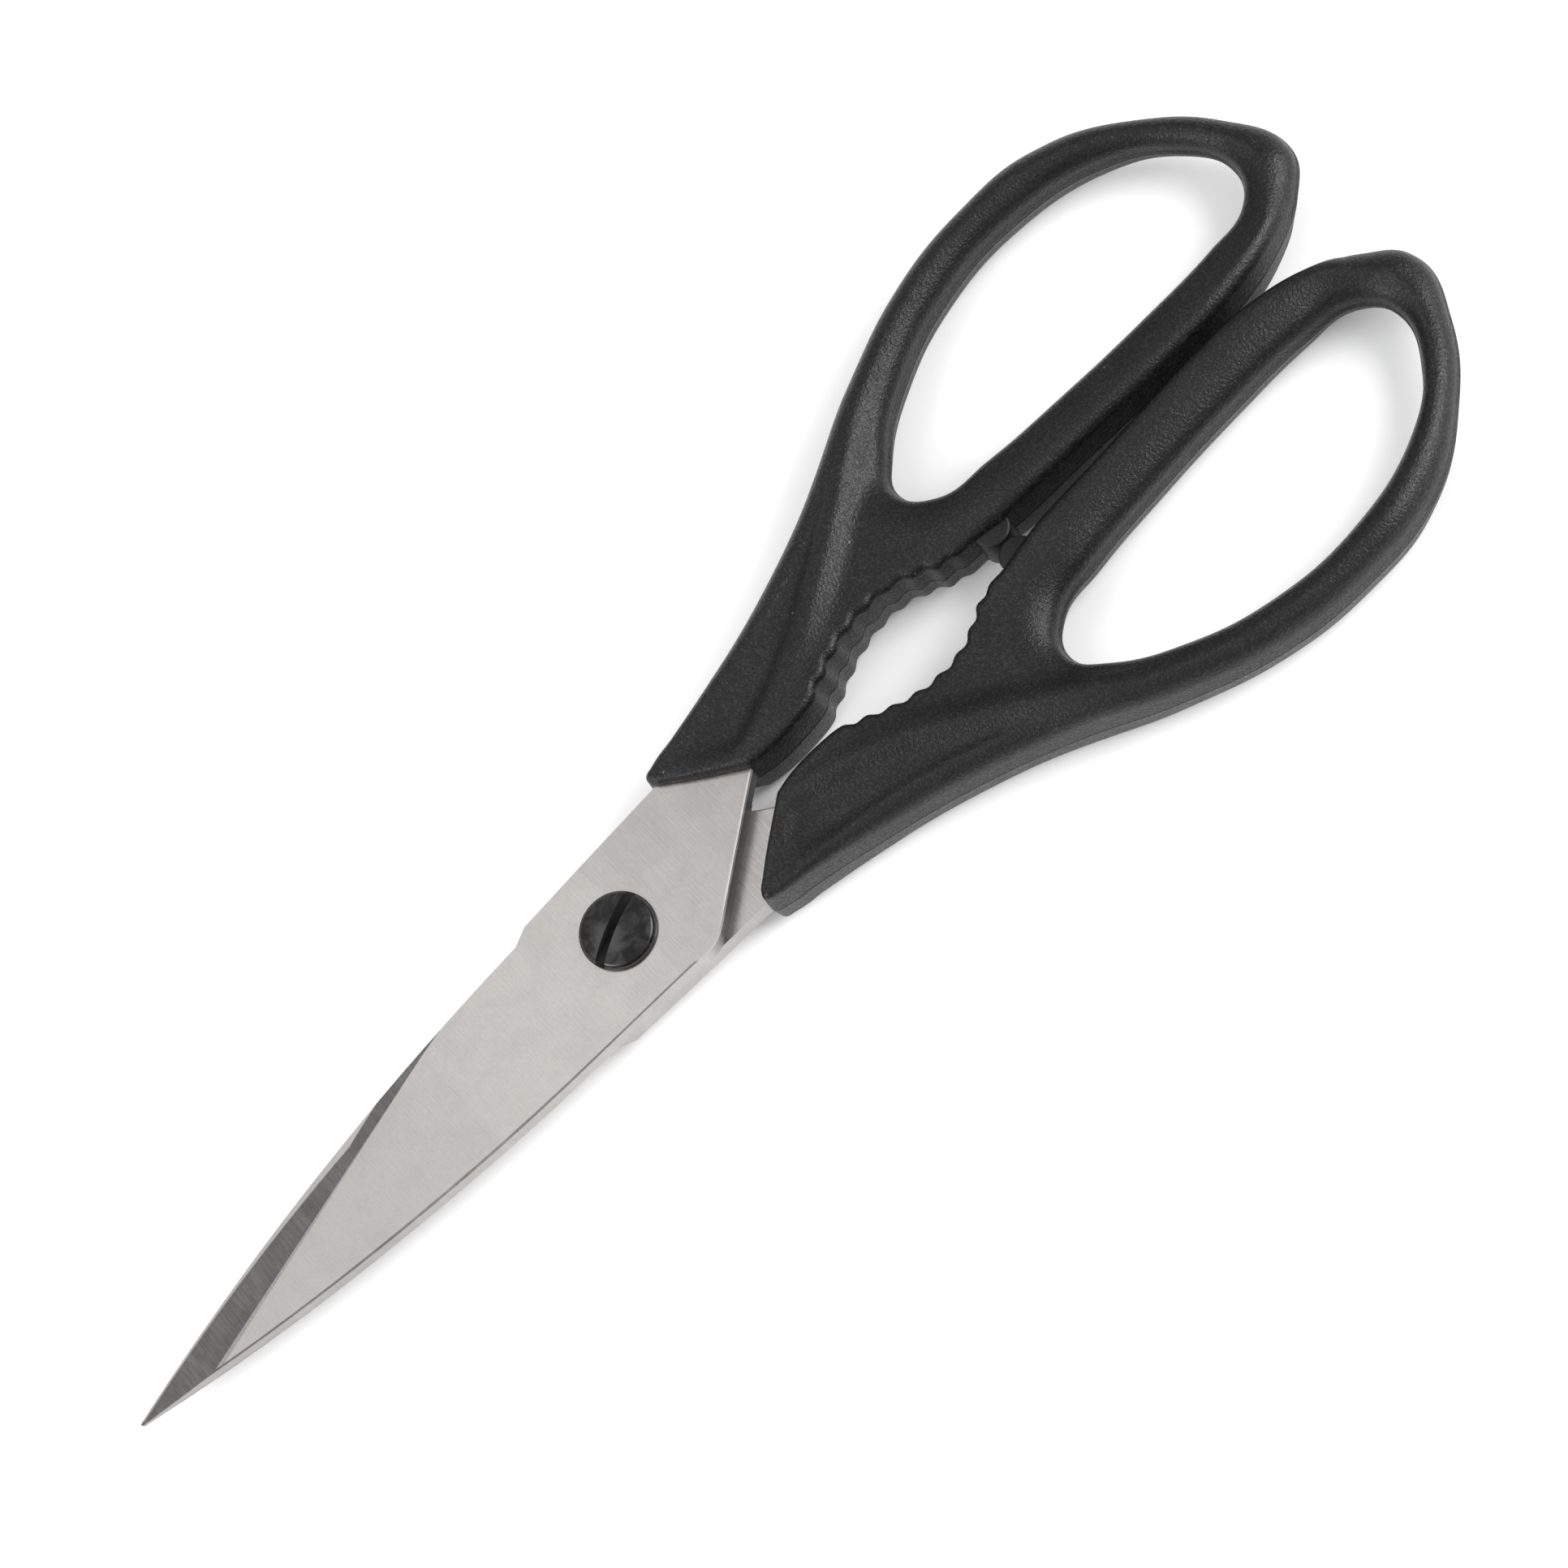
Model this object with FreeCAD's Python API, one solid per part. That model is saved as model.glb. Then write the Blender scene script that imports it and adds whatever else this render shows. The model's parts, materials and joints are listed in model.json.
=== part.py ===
import FreeCAD, Part
import math
import os

os.makedirs("parts", exist_ok=True)

# Poultry shears lying closed, millimetres. Each half is drawn with the pivot at x = y = 0,
# its handle at +y and the blades' sliding plane at z = 0. The other half is the same drawing turned
# 180 degrees about x.
# The finished part has its origin at the bottom centre of its box: +x towards the handles, +z up.

# blades
tip_x = -90.2
tip_round = 0.2
tip_half_width = 0.35
blade_end_x = -11.5
edge_mid = (-55.0, 6.9)
edge_half_width = 10.15
spine_half_width = 10.4
stock = 3.0
taper_start_x = 2.0
taper_end_x = -30.0
blade_thick = 2.4
tip_thick = 2.2
slide_gap = 0.02
tang_step_x = 24.0
tang_step = 0.2
heel = (10.0, 9.9)
heel_start = (5.0, 11.0)
diagonal_end = (27.0, 2.7)
collar_top = (16.3, 11.0)
facet_start = (-28.0, 8.3)
facet_end = (-77.0, -3.3)
facet_slope = 0.31
edge_angle = 66.0
edge_run_out = (-8.4, 10.3)
edge_run_out_slope = 0.4355
hone_angle = 44.0
hone_fade = (-45.0, -29.0)
spine_chamfer = 0.2
tang_hole_radius = 2.2
tang_holes = ((38.0, 11.0), (53.0, 15.0))

# pivot
pivot_radius = 3.0
running_fit = 0.03
thread_radius = 2.5
head_washer_radius = 5.4
washer_thick = 0.4
head_radius = 5.0
head_rim = 0.45
head_height = 1.55
slot_width = 1.0
slot_depth = 0.8
slot_angle = 28.0
nut_across_flats = 8.0
nut_height = 2.3
nut_corner_angle = 30.0
nut_washer_radius = 4.9
screw_end_chamfer = 0.4

# handles
handle_half_thick = 6.25
nose_half_thick = 4.3
end_half_thick = 5.2
nose_full_x = 42.0
end_full_x = 104.0
handle_end_x = 135.6
outer_round = 1.1
hole_round = 2.4
scallops = 8
scallop_radius = 3.4
scallop_bite = 0.45
scallop_margin = 4.2

# stop buffers between the handles
buffer_x = 71.7
buffer_radius = 2.7
buffer_half_height = 3.4
buffer_gap = 0.15

centre_x = 0.5 * (tip_x + handle_end_x)
outer_curve = [(18.0, 13.0), (30.0, 15.9), (45.0, 20.2), (60.0, 26.3), (72.0, 32.6), (86.0, 37.9),
               (100.0, 39.67), (113.5, 38.0), (124.8, 31.0), (132.5, 21.7), (135.6, 12.0), (131.6, 6.7),
               (125.0, 3.1), (115.0, 0.9), (105.0, 0.65), (90.0, 1.2), (76.0, 2.1), (69.5, 2.8)]
grip_curve = [(69.5, 2.8), (66.5, 3.1), (63.0, 4.2), (58.0, 6.0), (52.5, 6.6), (47.0, 5.5), (42.0, 3.5),
              (38.5, 2.4), (36.0, 2.2)]
hole_curve = [(66.7, 17.0), (70.1, 12.2), (78.0, 10.5), (90.0, 9.5), (105.0, 8.9), (118.0, 9.2),
              (125.4, 10.65), (128.5, 15.5), (124.9, 24.15), (116.9, 30.1), (104.0, 33.25), (90.0, 32.2),
              (78.0, 27.8),
              (70.1, 22.5)]


def flat(x, y, z=0.0):
    return FreeCAD.Vector(x, y, z)


def line(a, b):
    return Part.LineSegment(flat(*a), flat(*b)).toShape()


def arc(a, b, c):
    return Part.Arc(flat(*a), flat(*b), flat(*c)).toShape()


def spline(points, closed=False):
    curve = Part.BSplineCurve()
    curve.interpolate([flat(*p) for p in points], PeriodicFlag=closed)
    return curve.toShape()


def prism(edges, low, high):
    face = Part.Face(Part.Wire(edges))
    face.translate(flat(0, 0, low))
    return face.extrude(flat(0, 0, high - low))


def polygon(points):
    return Part.makePolygon([flat(*p) for p in list(points) + [points[0]]]).Edges


def side_prism(points):
    """A plate drawn in x and z, wide enough in y to cross the whole part."""
    wire = Part.makePolygon([FreeCAD.Vector(x, -60, z) for x, z in list(points) + [points[0]]])
    return Part.Face(wire).extrude(flat(0, 120, 0))


def blade_outline():
    tip_start = tip_x + tip_round
    edge_tip = (tip_start, tip_half_width)
    spine_tip = (tip_start, -tip_half_width)
    edge_end = (blade_end_x, edge_half_width)
    spine_end = (blade_end_x, -spine_half_width)
    heel_low = (heel_start[0], -heel_start[1])
    heel_high = (heel[0], -heel[1])
    return [
        arc(spine_tip, (tip_x, 0.0), edge_tip),
        arc(edge_tip, edge_mid, edge_end),
        line(edge_end, collar_top),
        line(collar_top, (30.0, 13.0)),
        line((30.0, 13.0), (58.0, 20.5)),
        arc((58.0, 20.5), (62.3, 18.0), (60.0, 14.2)),
        line((60.0, 14.2), (44.0, 10.4)),
        line((44.0, 10.4), diagonal_end),
        line(diagonal_end, heel_high),
        arc(heel_high, (8.2, -10.8), heel_low),
        line(heel_low, spine_end),
        arc(spine_end, (edge_mid[0], -edge_mid[1]), spine_tip),
    ]


def blade_side():
    """Full stock round the pivot, then a long taper; the inner face steps back a little at the tang."""
    return side_prism([(tip_x - 1, slide_gap), (tang_step_x, slide_gap), (tang_step_x, slide_gap + tang_step),
                       (70, slide_gap + tang_step), (70, stock), (taper_start_x, stock),
                       (taper_end_x, blade_thick), (facet_end[0], tip_thick), (tip_x - 1, tip_thick)])


def facet_tool():
    """The wide flat that thins the blade towards its tip and cutting edge."""
    run_x = facet_end[0] - facet_start[0]
    run_y = facet_end[1] - facet_start[1]
    length = math.hypot(run_x, run_y)
    along = flat(run_x / length, run_y / length)
    across = flat(along.y, -along.x)
    start = flat(facet_start[0], facet_start[1], blade_thick) - along * 20
    corners = [(-2, 2 * facet_slope), (30, -30 * facet_slope), (30, 6), (-2, 6)]
    points = [start + across * n + FreeCAD.Vector(0, 0, z) for n, z in corners]
    face = Part.Face(Part.makePolygon(points + [points[0]]))
    return face.extrude(along * 100)


def edge_tool(angle, corners):
    """All that lies outside a cone that touches the cutting edge on the sliding plane, over a drawn area."""
    circle = Part.Circle(flat(tip_x + tip_round, tip_half_width), flat(*edge_mid),
                         flat(blade_end_x, edge_half_width))
    low = -6.0
    high = 6.0
    slope = 1.0 / math.tan(math.radians(angle))
    cone = Part.makeCone(circle.Radius - (low - slide_gap) * slope,
                         circle.Radius - (high - slide_gap) * slope, high - low,
                         FreeCAD.Vector(circle.Center.x, circle.Center.y, low))
    return prism(polygon(corners), low, high).cut(cone)


def grind_edge(blade):
    """A steep bevel up to the ricasso, then a flatter honed one that fades out before it."""
    left = tip_x - 10
    back_x = edge_run_out[0] - edge_run_out[1] / edge_run_out_slope
    top_y = 22.0
    top_x = edge_run_out[0] + (top_y - edge_run_out[1]) / edge_run_out_slope
    blade = blade.cut(edge_tool(edge_angle, [(left, 0), (back_x, 0), (top_x, top_y), (left, top_y)]))
    start, end = hone_fade
    blade = blade.cut(edge_tool(hone_angle, [(left, 0), (start, 0), (start, top_y), (left, top_y)]))
    fade = edge_tool(hone_angle, [(start, 0), (blade_end_x, 0), (blade_end_x, top_y), (start, top_y)])
    fade.rotate(flat(start, 0), flat(0, 1, 0), -math.degrees(math.atan(blade_thick / (end - start))))
    return blade.cut(fade)


def break_spine(blade):
    """A fine chamfer along the top of the spine."""
    edges = []
    for edge in blade.Edges:
        box = edge.BoundBox
        along_spine = box.YMax < -tip_half_width and box.XMax < heel_start[0] + 0.1
        if along_spine and box.ZMin > 0.5 * tip_thick and box.XMax - box.XMin > 1.0:
            edges.append(edge)
    return blade.makeChamfer(spine_chamfer, edges)


def make_blade(hole_radius):
    blade = prism(blade_outline(), 0, stock + 1).common(blade_side())
    blade = break_spine(blade)
    blade = blade.cut(facet_tool())
    blade = grind_edge(blade)
    blade = blade.cut(Part.makeCylinder(hole_radius, 10, flat(0, 0, -5)))
    for x, y in tang_holes:
        blade = blade.cut(Part.makeCylinder(tang_hole_radius, 10, flat(x, y, -5)))
    return blade


def handle_outline():
    collar_foot = (diagonal_end[0] + 0.2, diagonal_end[1] - 0.2)
    return [
        line(collar_foot, (16.6, 10.8)),
        arc((16.6, 10.8), (16.15, 12.15), outer_curve[0]),
        spline(outer_curve + grip_curve[1:]),
        line(grip_curve[-1], (30.5, 2.0)),
        arc((30.5, 2.0), (28.8, 2.05), collar_foot),
    ]


def rim_edges(body):
    """The edges of the flat top and bottom faces."""
    edges = []
    for face in body.Faces:
        if abs(face.normalAt(0, 0).z) > 0.99:
            edges += face.Edges
    return edges


def round_rims(body, radius):
    return body.makeFillet(radius, rim_edges(body))


def cut_scallops(body):
    """Shallow upright hollows in the gripping wall, evenly spaced along it."""
    wall = spline(grip_curve)
    step = (wall.Length - 2 * scallop_margin) / (scallops - 1)
    for i in range(scallops):
        at = wall.getParameterByLength(scallop_margin + i * step)
        along = wall.tangentAt(at)
        outward = flat(along.y, -along.x)
        if outward.y > 0:
            outward = outward * -1
        centre = wall.valueAt(at) + outward * (scallop_radius - scallop_bite)
        body = body.cut(Part.makeCylinder(scallop_radius, 40, centre - flat(0, 0, 20)))
    return body


def make_buffer():
    centre = flat(buffer_x, buffer_radius + 0.5 * buffer_gap, -buffer_half_height)
    return Part.makeCylinder(buffer_radius, 2 * buffer_half_height, centre)


def make_handle(blade, stop_buffer):
    body = round_rims(prism(handle_outline(), -handle_half_thick, handle_half_thick), outer_round)
    plug = prism([spline(hole_curve, closed=True)], -2 * handle_half_thick, 2 * handle_half_thick)
    body = body.cut(plug)
    body = body.makeFillet(hole_round, [e for e in rim_edges(body) if e.BoundBox.XMin > grip_curve[-1][0]
                                        and e.isClosed()])
    half_side = [(10, nose_half_thick), (nose_full_x, handle_half_thick), (end_full_x, handle_half_thick),
                 (handle_end_x + 1, end_half_thick)]
    body = body.common(side_prism(half_side + [(x, -z) for x, z in reversed(half_side)]))
    return cut_scallops(body).cut(blade).cut(stop_buffer)


def ring(radius, hole, low, high):
    disc = Part.makeCylinder(radius, high - low, flat(0, 0, low))
    return disc.cut(Part.makeCylinder(hole, high - low, flat(0, 0, low)))


def make_screw(head_low):
    """Slotted head with a low dome, a plain shank through both blades and a thread for the nut."""
    sphere_rise = head_height - head_rim
    sphere_radius = (head_radius * head_radius + sphere_rise * sphere_rise) / (2 * sphere_rise)
    dome = Part.makeSphere(sphere_radius, flat(0, 0, head_low + head_height - sphere_radius))
    head = Part.makeCylinder(head_radius, head_height, flat(0, 0, head_low)).common(dome)
    slot = Part.makeBox(4 * head_radius, slot_width, 2 * slot_depth,
                        flat(-2 * head_radius, -0.5 * slot_width, head_low + head_height - slot_depth))
    slot.rotate(flat(0, 0), flat(0, 0, 1), slot_angle)
    shank = Part.makeCylinder(pivot_radius, head_low + stock, flat(0, 0, -stock))
    thread_end = -stock - washer_thick - nut_height
    thread = Part.makeCylinder(thread_radius, -stock - thread_end, flat(0, 0, thread_end))
    end_edges = [e for e in thread.Edges if abs(e.BoundBox.ZMax - thread_end) < 0.01]
    thread = thread.makeChamfer(screw_end_chamfer, end_edges)
    return head.cut(slot).fuse(shank).fuse(thread).removeSplitter()


def make_nut():
    top = -stock - washer_thick
    corners = [flat(math.cos(math.radians(60 * i)), math.sin(math.radians(60 * i))) for i in range(6)]
    across_corners = nut_across_flats / math.sqrt(3)
    hexagon = polygon([(c.x * across_corners, c.y * across_corners) for c in corners])
    nut = prism(hexagon, top - nut_height, top)
    slope = math.tan(math.radians(nut_corner_angle))
    drum = Part.makeCone(0.5 * nut_across_flats, 0.5 * nut_across_flats + nut_height / slope, nut_height,
                         flat(0, 0, top - nut_height))
    hole = Part.makeCylinder(thread_radius, 2 * nut_height, flat(0, 0, top - 1.5 * nut_height))
    return nut.common(drum).cut(hole)


def other_half(shape):
    turned = shape.copy()
    turned.rotate(flat(0, 0), flat(1, 0), 180)
    return turned


def write(name, shape):
    placed = shape.copy()
    placed.translate(flat(-centre_x, 0, handle_half_thick))
    placed.exportStep("parts/" + name + ".step")
    box = placed.optimalBoundingBox()
    print(name, "solids", len(placed.Solids), "valid", placed.isValid(), "volume", round(placed.Volume, 1),
          [round(v, 2) for v in (box.XMin, box.XMax, box.YMin, box.YMax, box.ZMin, box.ZMax)])


stop_buffer = make_buffer()
front_blade = make_blade(pivot_radius + running_fit)
front_handle = make_handle(front_blade, stop_buffer)
fixed_blade = make_blade(pivot_radius)
head_low = stock + washer_thick + slide_gap

write("front_blade", front_blade)
write("front_handle", front_handle)
write("front_stop_buffer", stop_buffer)
write("rear_blade", other_half(fixed_blade))
write("rear_handle", other_half(front_handle))
write("rear_stop_buffer", other_half(stop_buffer))
write("head_washer", ring(head_washer_radius, pivot_radius, stock + slide_gap, head_low))
write("pivot_screw", make_screw(head_low))
write("nut_washer", ring(nut_washer_radius, thread_radius, -stock - washer_thick, -stock))
write("pivot_nut", make_nut())
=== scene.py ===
import json
import math
import bpy
from mathutils import Matrix, Vector, geometry, kdtree


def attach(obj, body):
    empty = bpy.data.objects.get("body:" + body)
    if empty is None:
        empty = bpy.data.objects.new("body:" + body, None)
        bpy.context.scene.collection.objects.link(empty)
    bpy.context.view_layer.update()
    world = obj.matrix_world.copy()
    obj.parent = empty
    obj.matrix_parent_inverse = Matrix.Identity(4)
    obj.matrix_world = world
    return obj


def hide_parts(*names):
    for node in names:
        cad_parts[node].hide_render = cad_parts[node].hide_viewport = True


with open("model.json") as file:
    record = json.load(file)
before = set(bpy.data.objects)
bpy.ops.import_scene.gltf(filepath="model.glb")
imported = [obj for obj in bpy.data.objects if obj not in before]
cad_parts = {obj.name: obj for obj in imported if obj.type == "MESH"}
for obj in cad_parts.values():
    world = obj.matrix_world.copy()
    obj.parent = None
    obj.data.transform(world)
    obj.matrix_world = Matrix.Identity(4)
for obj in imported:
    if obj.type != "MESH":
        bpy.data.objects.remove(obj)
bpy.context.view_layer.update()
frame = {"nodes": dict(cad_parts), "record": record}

scene = bpy.context.scene

# where the camera stands: it looks down on the shears from the rear handle's side
view = {
    "aim": (0.0062, -0.0006, 0.00625),  # a little on the handle side of the pivot
    "elevation": 65.0,
    "roll": 45.26,
    "distance": 0.74,
    "lens": 129.5,
    "sensor": 36.0,
    "clip": (0.01, 20.0),
}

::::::

Go back over the listing above and copy exactly the lines that begin at the line with "stop_buffer = make_buffer()" and stop after the line with "in imported if"; leave out every other line.

stop_buffer = make_buffer()
front_blade = make_blade(pivot_radius + running_fit)
front_handle = make_handle(front_blade, stop_buffer)
fixed_blade = make_blade(pivot_radius)
head_low = stock + washer_thick + slide_gap

write("front_blade", front_blade)
write("front_handle", front_handle)
write("front_stop_buffer", stop_buffer)
write("rear_blade", other_half(fixed_blade))
write("rear_handle", other_half(front_handle))
write("rear_stop_buffer", other_half(stop_buffer))
write("head_washer", ring(head_washer_radius, pivot_radius, stock + slide_gap, head_low))
write("pivot_screw", make_screw(head_low))
write("nut_washer", ring(nut_washer_radius, thread_radius, -stock - washer_thick, -stock))
write("pivot_nut", make_nut())
=== scene.py ===
import json
import math
import bpy
from mathutils import Matrix, Vector, geometry, kdtree


def attach(obj, body):
    empty = bpy.data.objects.get("body:" + body)
    if empty is None:
        empty = bpy.data.objects.new("body:" + body, None)
        bpy.context.scene.collection.objects.link(empty)
    bpy.context.view_layer.update()
    world = obj.matrix_world.copy()
    obj.parent = empty
    obj.matrix_parent_inverse = Matrix.Identity(4)
    obj.matrix_world = world
    return obj


def hide_parts(*names):
    for node in names:
        cad_parts[node].hide_render = cad_parts[node].hide_viewport = True


with open("model.json") as file:
    record = json.load(file)
before = set(bpy.data.objects)
bpy.ops.import_scene.gltf(filepath="model.glb")
imported = [obj for obj in bpy.data.objects if obj not in before]
cad_parts = {obj.name: obj for obj in imported if obj.type == "MESH"}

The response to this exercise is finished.